What to work on
Your task is to write out the complete listing exactly as it is shown.

The input
_ _ _ _ _
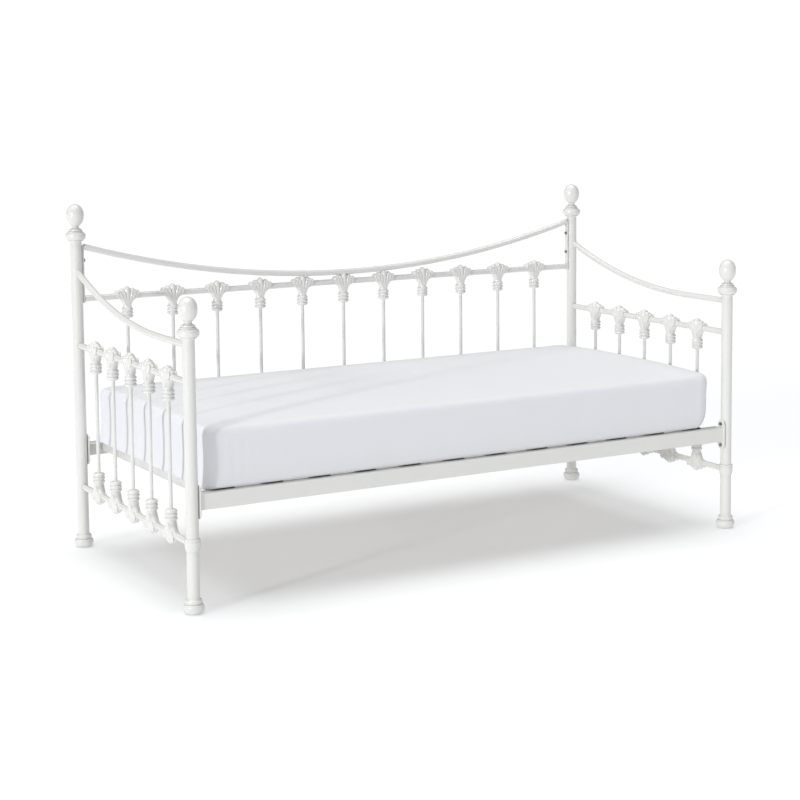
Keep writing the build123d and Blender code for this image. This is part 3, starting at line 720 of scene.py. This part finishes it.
def add_bolt(form, seat, side, reach):
    """Add a bolt whose washer sits at seat and whose shank runs sideways into a post."""
    before = set(form.verts)
    bmesh.ops.create_cone(
        form, cap_ends=True, segments=28, radius1=WASHER_RADIUS, radius2=WASHER_RADIUS,
        depth=WASHER_THICK, matrix=Matrix.Translation((0, 0, -WASHER_THICK / 2)),
    )
    head = bmesh.ops.create_cone(
        form, cap_ends=True, segments=6, radius1=BOLT_HEAD_RADIUS, radius2=BOLT_HEAD_RADIUS,
        depth=BOLT_HEAD_HEIGHT, matrix=Matrix.Translation((0, 0, -WASHER_THICK - BOLT_HEAD_HEIGHT / 2)),
    )["verts"]
    edges = list({edge for vert in head for edge in vert.link_edges})
    bmesh.ops.bevel(
        form, geom=edges, offset=BOLT_HEAD_EASE, segments=2, affect="EDGES", profile=0.5, material=-1
    )
    add_rod(form, (0, 0, -WASHER_THICK), (0, 0, reach), BOLT_SHANK_RADIUS, 16)
    bolt = [vert for vert in form.verts if vert not in before]
    sideways = Matrix.Rotation(side * math.pi / 2, 3, "Y")
    bmesh.ops.rotate(form, verts=bolt, cent=(0, 0, 0), matrix=sideways)
    bmesh.ops.translate(form, verts=bolt, vec=seat)


PLATE_BOLT_RISE = 0.037
PLATE_BOLT_REACH = 0.011
PANEL_BOLT_HEIGHTS = (0.900, 0.972)
PANEL_BOLT_REACH = 0.013
rail_bolts = bmesh.new()
for corner in CORNERS:
    low, high, middle = box_of("rail_plate_" + corner)
    side = -1 if corner.endswith("left") else 1
    seat_x = low.x if side > 0 else high.x
    for rise in (-PLATE_BOLT_RISE, PLATE_BOLT_RISE):
        add_bolt(rail_bolts, (seat_x, middle.y, middle.z + rise), side, PLATE_BOLT_REACH)
stand_for(rail_bolts, "rail_bolt_set", bolt_steel, "bolt_steel", "rail_bolts")
panel_bolts = bmesh.new()
for end_name, side in END_NAMES:
    low, high, middle = box_of("back_upright_" + end_name)
    seat_x = low.x if side > 0 else high.x
    for height in PANEL_BOLT_HEIGHTS:
        add_bolt(panel_bolts, (seat_x, middle.y, height), side, PANEL_BOLT_REACH)
stand_for(panel_bolts, "panel_bolt_set", bolt_steel, "bolt_steel", "panel_bolts")

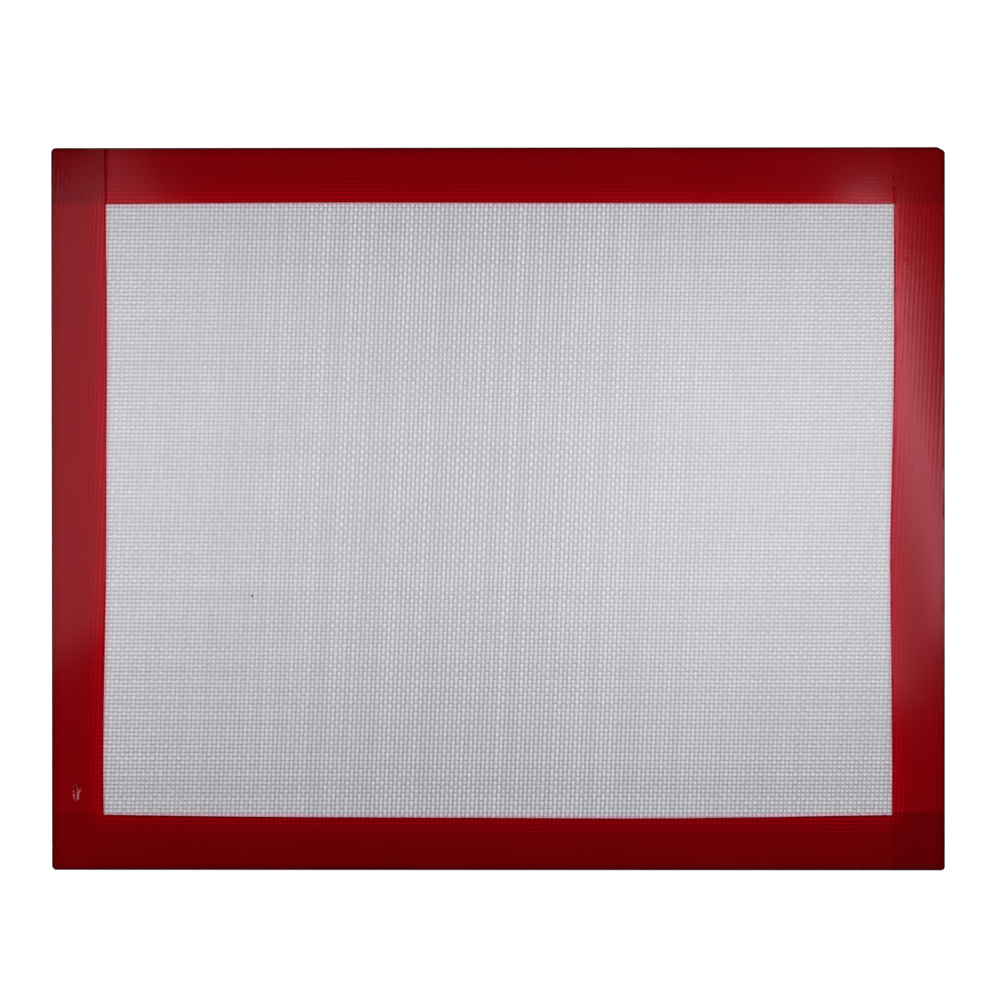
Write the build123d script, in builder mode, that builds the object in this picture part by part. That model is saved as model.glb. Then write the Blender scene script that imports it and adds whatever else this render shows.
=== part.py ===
from build123d import *
import os

# Silicone baking mat: a flat sheet of woven glass cloth, coated on both faces with clear silicone, whose cut
# edges are sealed by four wrapped strips of red silicone.
# The origin is at the middle of the back face. X runs along the long side, Y along the short side, and Z
# points out of the baking face. All sizes are in millimetres.

# Overall sheet
mat_length = 400.0
mat_width = 323.7

# Layers of the sheet, the same from either face inwards
edging_film = 0.12
coat_thickness = 0.15
cloth_thickness = 0.40

# Red edging: width of its legs on the faces, its wall beyond the cut edge of the cloth, the rounding of its
# rims, and the thinner film where one strip lies over another at a corner
side_strip_width = 24.0
end_strip_width = 24.6
edge_wall = 0.7
rim_radius = 0.35
largest_rim_share = 0.4
lap_film = 0.06

# Corners, as the sheet was trimmed. The upper right one was cut flat.
upper_left_radius = 2.1
lower_left_radius = 2.0
lower_right_radius = 1.7
upper_right_cut_length = 3.4
upper_right_cut_width = 1.9
upper_right_radius = 1.8

# How far the two left corners stand in from a true rectangle
lower_left_inset = 0.43
lower_left_rise = 0.23
upper_left_drop = 0.45

# Overrun of the cutting solids past the faces that they cut
overrun = 5.0

# Inner edge of each strip, which wanders a little: the place along the mat's side, as a share of that side
# from its middle, and the width there, as a share of the strip's width
left_edge_shares = (
    (-0.46, 1.000),
    (-0.36, 0.978),
    (-0.27, 0.987),
    (-0.13, 1.022),
    (0.00, 1.036),
    (0.12, 1.038),
    (0.20, 1.047),
    (0.32, 1.037),
    (0.46, 1.020),
)
right_edge_shares = (
    (-0.46, 0.991),
    (-0.34, 0.990),
    (-0.20, 1.006),
    (-0.06, 1.024),
    (0.06, 0.992),
    (0.18, 0.956),
    (0.32, 0.953),
    (0.46, 0.950),
)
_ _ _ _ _
Task solution
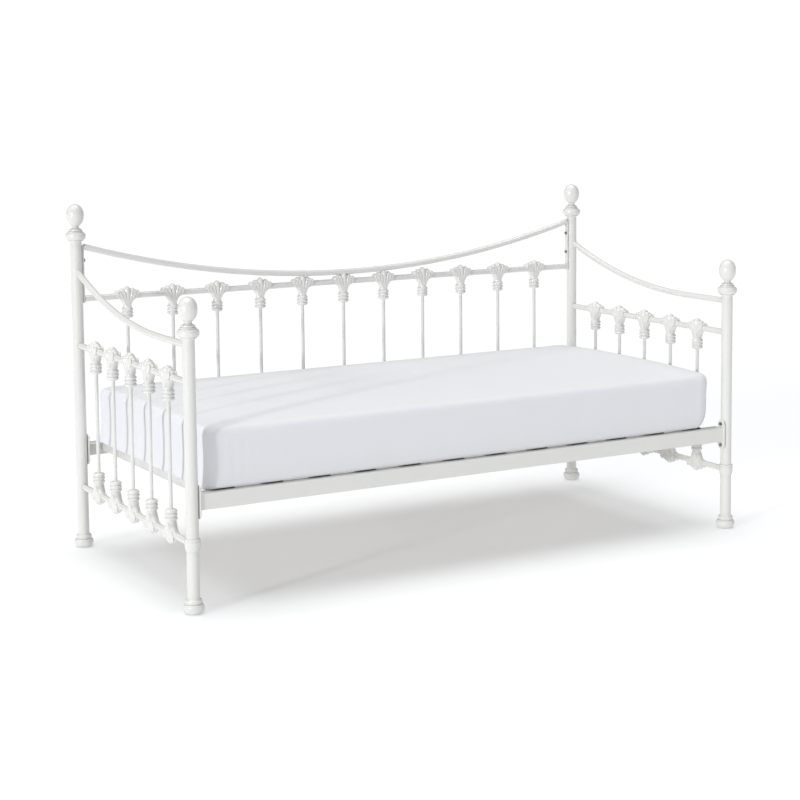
Keep writing the build123d and Blender code for this image. This is part 3, starting at line 720 of scene.py. This part finishes it.
def add_bolt(form, seat, side, reach):
    """Add a bolt whose washer sits at seat and whose shank runs sideways into a post."""
    before = set(form.verts)
    bmesh.ops.create_cone(
        form, cap_ends=True, segments=28, radius1=WASHER_RADIUS, radius2=WASHER_RADIUS,
        depth=WASHER_THICK, matrix=Matrix.Translation((0, 0, -WASHER_THICK / 2)),
    )
    head = bmesh.ops.create_cone(
        form, cap_ends=True, segments=6, radius1=BOLT_HEAD_RADIUS, radius2=BOLT_HEAD_RADIUS,
        depth=BOLT_HEAD_HEIGHT, matrix=Matrix.Translation((0, 0, -WASHER_THICK - BOLT_HEAD_HEIGHT / 2)),
    )["verts"]
    edges = list({edge for vert in head for edge in vert.link_edges})
    bmesh.ops.bevel(
        form, geom=edges, offset=BOLT_HEAD_EASE, segments=2, affect="EDGES", profile=0.5, material=-1
    )
    add_rod(form, (0, 0, -WASHER_THICK), (0, 0, reach), BOLT_SHANK_RADIUS, 16)
    bolt = [vert for vert in form.verts if vert not in before]
    sideways = Matrix.Rotation(side * math.pi / 2, 3, "Y")
    bmesh.ops.rotate(form, verts=bolt, cent=(0, 0, 0), matrix=sideways)
    bmesh.ops.translate(form, verts=bolt, vec=seat)


PLATE_BOLT_RISE = 0.037
PLATE_BOLT_REACH = 0.011
PANEL_BOLT_HEIGHTS = (0.900, 0.972)
PANEL_BOLT_REACH = 0.013
rail_bolts = bmesh.new()
for corner in CORNERS:
    low, high, middle = box_of("rail_plate_" + corner)
    side = -1 if corner.endswith("left") else 1
    seat_x = low.x if side > 0 else high.x
    for rise in (-PLATE_BOLT_RISE, PLATE_BOLT_RISE):
        add_bolt(rail_bolts, (seat_x, middle.y, middle.z + rise), side, PLATE_BOLT_REACH)
stand_for(rail_bolts, "rail_bolt_set", bolt_steel, "bolt_steel", "rail_bolts")
panel_bolts = bmesh.new()
for end_name, side in END_NAMES:
    low, high, middle = box_of("back_upright_" + end_name)
    seat_x = low.x if side > 0 else high.x
    for height in PANEL_BOLT_HEIGHTS:
        add_bolt(panel_bolts, (seat_x, middle.y, height), side, PANEL_BOLT_REACH)
stand_for(panel_bolts, "panel_bolt_set", bolt_steel, "bolt_steel", "panel_bolts")

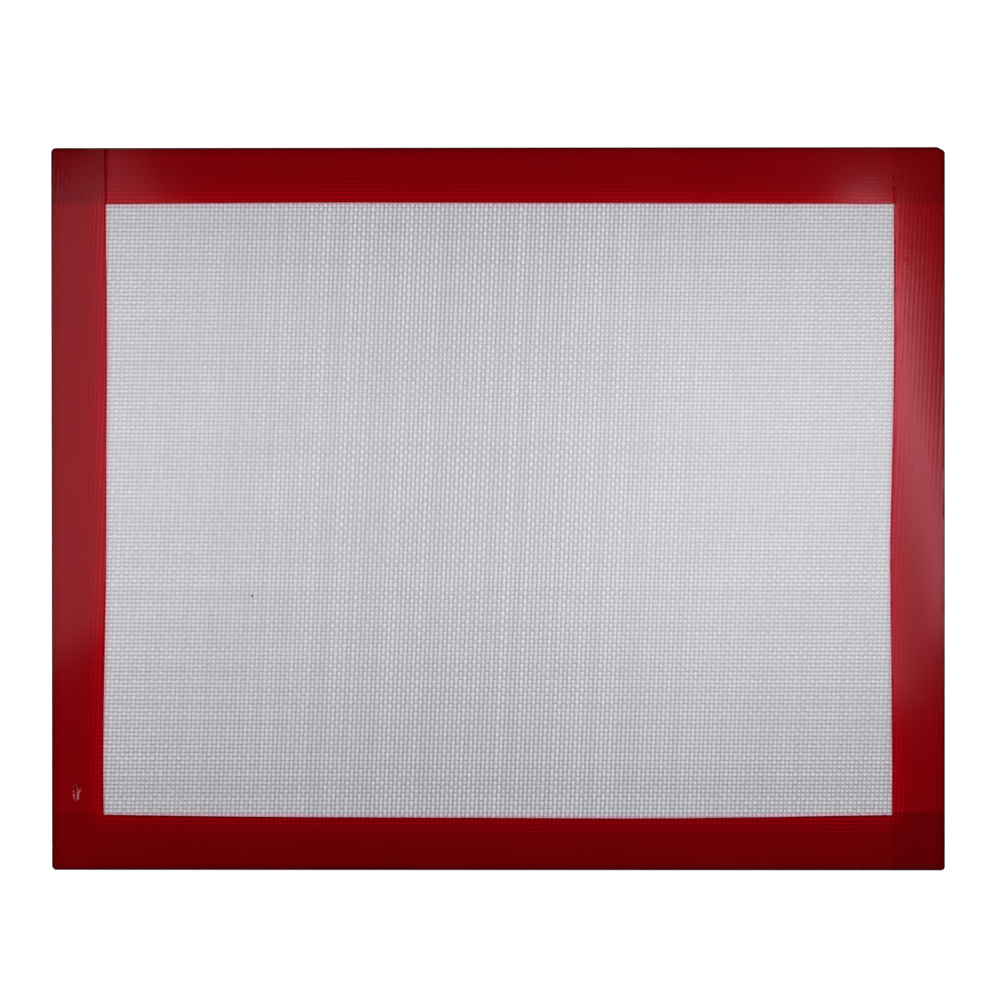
Write the build123d script, in builder mode, that builds the object in this picture part by part. That model is saved as model.glb. Then write the Blender scene script that imports it and adds whatever else this render shows.
=== part.py ===
from build123d import *
import os

# Silicone baking mat: a flat sheet of woven glass cloth, coated on both faces with clear silicone, whose cut
# edges are sealed by four wrapped strips of red silicone.
# The origin is at the middle of the back face. X runs along the long side, Y along the short side, and Z
# points out of the baking face. All sizes are in millimetres.

# Overall sheet
mat_length = 400.0
mat_width = 323.7

# Layers of the sheet, the same from either face inwards
edging_film = 0.12
coat_thickness = 0.15
cloth_thickness = 0.40

# Red edging: width of its legs on the faces, its wall beyond the cut edge of the cloth, the rounding of its
# rims, and the thinner film where one strip lies over another at a corner
side_strip_width = 24.0
end_strip_width = 24.6
edge_wall = 0.7
rim_radius = 0.35
largest_rim_share = 0.4
lap_film = 0.06

# Corners, as the sheet was trimmed. The upper right one was cut flat.
upper_left_radius = 2.1
lower_left_radius = 2.0
lower_right_radius = 1.7
upper_right_cut_length = 3.4
upper_right_cut_width = 1.9
upper_right_radius = 1.8

# How far the two left corners stand in from a true rectangle
lower_left_inset = 0.43
lower_left_rise = 0.23
upper_left_drop = 0.45

# Overrun of the cutting solids past the faces that they cut
overrun = 5.0

# Inner edge of each strip, which wanders a little: the place along the mat's side, as a share of that side
# from its middle, and the width there, as a share of the strip's width
left_edge_shares = (
    (-0.46, 1.000),
    (-0.36, 0.978),
    (-0.27, 0.987),
    (-0.13, 1.022),
    (0.00, 1.036),
    (0.12, 1.038),
    (0.20, 1.047),
    (0.32, 1.037),
    (0.46, 1.020),
)
right_edge_shares = (
    (-0.46, 0.991),
    (-0.34, 0.990),
    (-0.20, 1.006),
    (-0.06, 1.024),
    (0.06, 0.992),
    (0.18, 0.956),
    (0.32, 0.953),
    (0.46, 0.950),
)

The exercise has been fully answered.